English poet and theological critic (1826–1907)

Walter Richard Cassels (4 September 1826 – 10 June 1907) was an English poet and theological critic best known as the author of Supernatural Religion (1874).

==Early life==
Cassels was born in London, the youngest son of Robert Cassels and Jean Scougall. His father was a British consul at Honfleur. In the 1850s, he published two volumes of poetry, and spent three years in Italy, where he befriended the poets Robert and Elizabeth Browning. He later became a partner with two of his brothers, Andrew and John, in the firm of Peel, Cassels & Co. in Bombay, India. In 1862, he published a monograph on the Bombay cotton industry. After serving on the Legislative Council of Bombay from 1863 to 1865, Cassels returned to England.

==Supernatural Religion==
In 1874, Cassels published an anonymous two-volume work entitled Supernatural Religion: An Inquiry into the Reality of Divine Revelation, in which he challenged the credibility of miracles and the validity of the New Testament. The work at once attracted attention, and resulted in much speculation about the identity of the anonymous author. Theologian Otto Pfleiderer remarked that "Never before had such a systematic attack, based upon solid learning, been made in English upon the external evidences of the Christian religion." Many books and articles were written in response to the criticism of Christianity made in Supernatural Religion. The most famous of these rebuttals is a series of essays by Bishop J. B. Lightfoot, which were subsequently collected and published as a book. In 1877, Cassels added a third volume to Supernatural Religion, and a fully revised edition was published in 1879. Cassels published a series of anonymous replies to Bishop Lightfoot and other critics in magazine articles and as notes or prefaces to reprints of Supernatural Religion. These replies were also compiled as a book in 1889. Abridged popular editions of Supernatural Religion in a single volume were published in 1902 and 1905.

==Later life==
News of Cassels' authorship of Supernatural Religion began to leak out in 1895, after he published a series of signed articles on theology.
However, Cassels never publicly acknowledged his authorship of Supernatural Religion. Little is known about his private life, or of how he acquired his extensive knowledge of early Christianity. It is known that he collected art and was a Fellow of the Royal Photographic Society. He never married and died in London on 10 June 1907.

==Works==
- Eidolon, or the Course of a Soul; and other poems. William Pickering: London, 1850.
- Poems. Smith, Elder & Co.: London, 1856.
- Cotton: An Account of its Culture in the Bombay Presidency. 1862.

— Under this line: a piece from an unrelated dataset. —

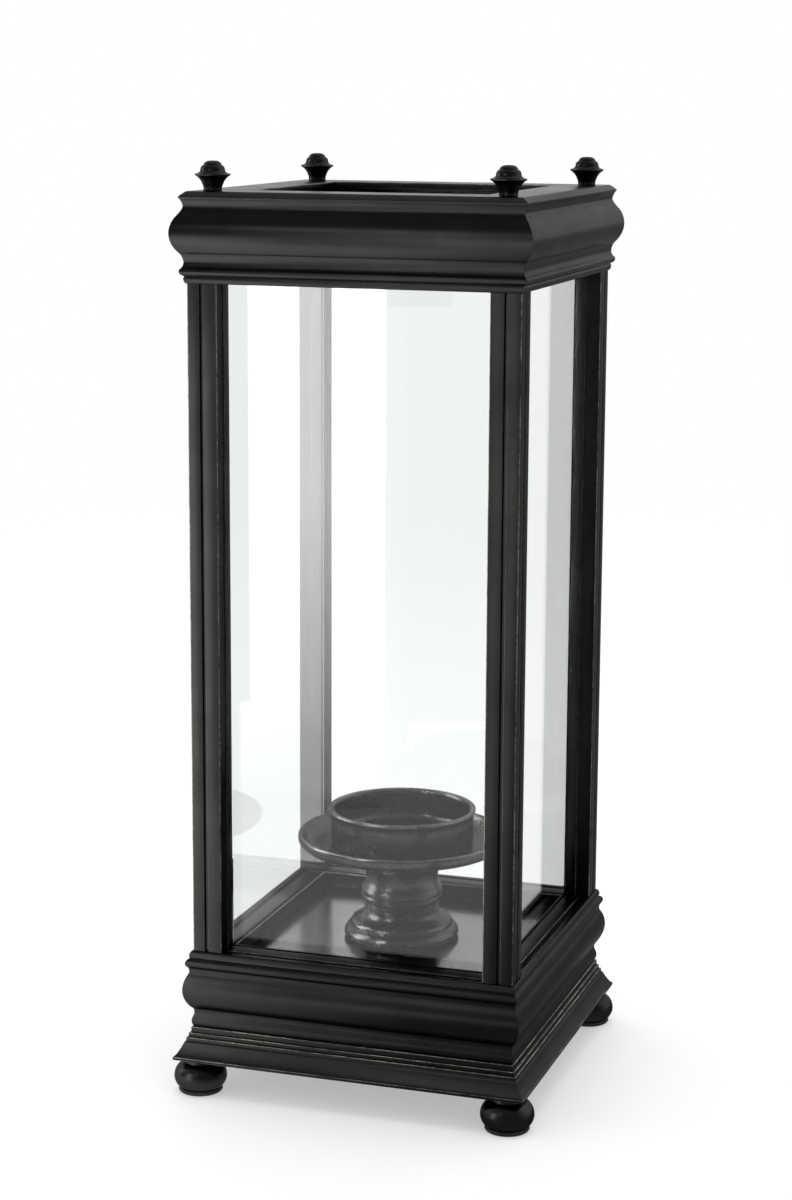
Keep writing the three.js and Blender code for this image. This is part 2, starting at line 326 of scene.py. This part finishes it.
def satin_bronze(name, dark, light, roughness, waviness=1.0):
    """A nearly black bronze finish: cloudy, faintly wavy, and lighter along edges, partly rubbed back to bare
    metal and partly a painted edge highlight.
    """
    m = Nodes(name, dark, roughness, metallic=1.0)
    m.shader.inputs["Specular Tint"].default_value = (0.5, 0.5, 0.5, 1)
    clouds = m.remap(m.noise(22, detail=5), 0.3, 0.75, 0, 1)
    body = m.mix_color(clouds, dark, light)

    # The lighter metal along edges is partly rubbed-through wear and partly a painted highlight on the
    # arrises, broken up by patches and flecks.
    edge = m.add("ShaderNodeAttribute", attribute_name="wear_and_glint").outputs["Fac"]
    patches = m.remap(m.noise(55, detail=4, rough=0.7), 0.38, 0.56, 0.25, 1)
    flecks = m.remap(m.noise(420, detail=2), 0.36, 0.56, 0.4, 1)
    rubbed_and_glint = m.math("MULTIPLY", edge, m.math("MULTIPLY", patches, flecks))
    m.link(m.mix_color(rubbed_and_glint, body, WORN_METAL_AND_GLINT), m.shader.inputs["Base Color"])

    grain = m.noise(1500, detail=2)
    smears = m.noise(60, detail=3)
    satin = m.math("ADD", m.remap(smears, 0.3, 0.7, roughness - 0.02, roughness + 0.03),
                   m.remap(grain, 0.3, 0.7, -0.02, 0.02))
    m.link(m.math("ADD", satin, m.math("MULTIPLY", rubbed_and_glint, 0.2)), m.shader.inputs["Roughness"])
    m.bump((m.noise(16, detail=0.5), 0.0006 * waviness), (grain, 0.000008 * waviness))
    return m.material


def clear_glass():
    """Real glass for what is seen and mirrored; lamps and soft light pass straight through it."""
    m = Nodes("clear_glass", (0.975, 0.99, 0.985), 0.0)
    m.shader.inputs["Transmission Weight"].default_value = 1.0
    m.shader.inputs["IOR"].default_value = 1.5
    path = m.add("ShaderNodeLightPath")
    lets_light_through = m.math("MAXIMUM", path.outputs["Is Shadow Ray"], path.outputs["Is Diffuse Ray"])
    clear = m.add("ShaderNodeBsdfTransparent")
    clear.inputs["Color"].default_value = (0.92, 0.93, 0.925, 1)
    m.show(m.mix_shader(lets_light_through, m.shader.outputs["BSDF"], clear.outputs["BSDF"]))
    return m.material


def soft_rubber():
    m = Nodes("foot_rubber", (0.010, 0.010, 0.010), 0.78)
    dust = m.remap(m.noise(90, detail=4), 0.45, 0.75, 0, 1)
    m.link(m.mix_color(dust, (0.008, 0.008, 0.008), (0.022, 0.021, 0.020)), m.shader.inputs["Base Color"])
    m.bump((m.noise(1400, detail=2), 0.00006))
    return m.material


def black_felt():
    m = Nodes("black_felt", (0.012, 0.012, 0.013), 0.95)
    m.shader.inputs["Sheen Weight"].default_value = 0.25
    fibres = m.noise(1800, detail=4, rough=0.75)
    m.link(m.mix_color(fibres, (0.006, 0.006, 0.006), (0.03, 0.03, 0.031)), m.shader.inputs["Base Color"])
    m.bump((fibres, 0.00015))
    return m.material


def zinc_steel():
    m = Nodes("zinc_steel", (0.55, 0.56, 0.57), 0.34, metallic=1.0)
    bloom = m.remap(m.noise(160, detail=4), 0.35, 0.7, 0, 1)
    m.link(m.mix_color(bloom, (0.50, 0.51, 0.53), (0.36, 0.35, 0.33)), m.shader.inputs["Base Color"])
    m.link(m.remap(bloom, 0, 1, 0.28, 0.5), m.shader.inputs["Roughness"])
    m.bump((m.noise(900, detail=2), 0.00002))
    return m.material


bronze = satin_bronze("satin_bronze", (0.032, 0.0315, 0.031), (0.046, 0.045, 0.0435), 0.30)
plate_bronze = satin_bronze("plate_bronze", (0.33, 0.324, 0.314), (0.37, 0.364, 0.352), 0.18, waviness=0.3)
holder_bronze = satin_bronze("holder_bronze", (0.078, 0.0765, 0.0735), (0.090, 0.088, 0.0845), 0.27,
                             waviness=0.3)
glass = clear_glass()
rubber = soft_rubber()
felt = black_felt()
steel = zinc_steel()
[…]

=== Published anonymously ===

- Supernatural Religion: An Inquiry into the Reality of Divine Revelation.
  - Longmans & Co.: London, 1874 (Volumes I and II). Six editions, 1874–1876. Volume III, 1877.
  - Complete Edition (3 vols), 1879.
  - Popular edition (in 1 volume), 1902, Watts & Co. (Reprinted 1905.)
- A Reply to Dr. Lightfoot's Essays. Longmans & Co.: London, 1889.
- The Gospel according to Peter: A Study. Longmans & Co.: London, 1894.

==Bibliography==
- Tracks of a Rolling Stone (1905), Henry J. Coke.
- "Matthew Arnold and 'The Author of Supernatural Religion': The Background to God and the Bible", by Jerold J. Savory. SEL: Studies in English Literature 1500–1900, Autumn 1976 (Vol 16 no 4), pp. 677–91.
- "Male Diagnosis of the Female Pen in Late Victorian Britain: Private Assessments of Supernatural Religion", by Alan H. Cadwallader. Journal of Anglican Studies, Vol. 5, No. 1, pp. 69–88 (2007).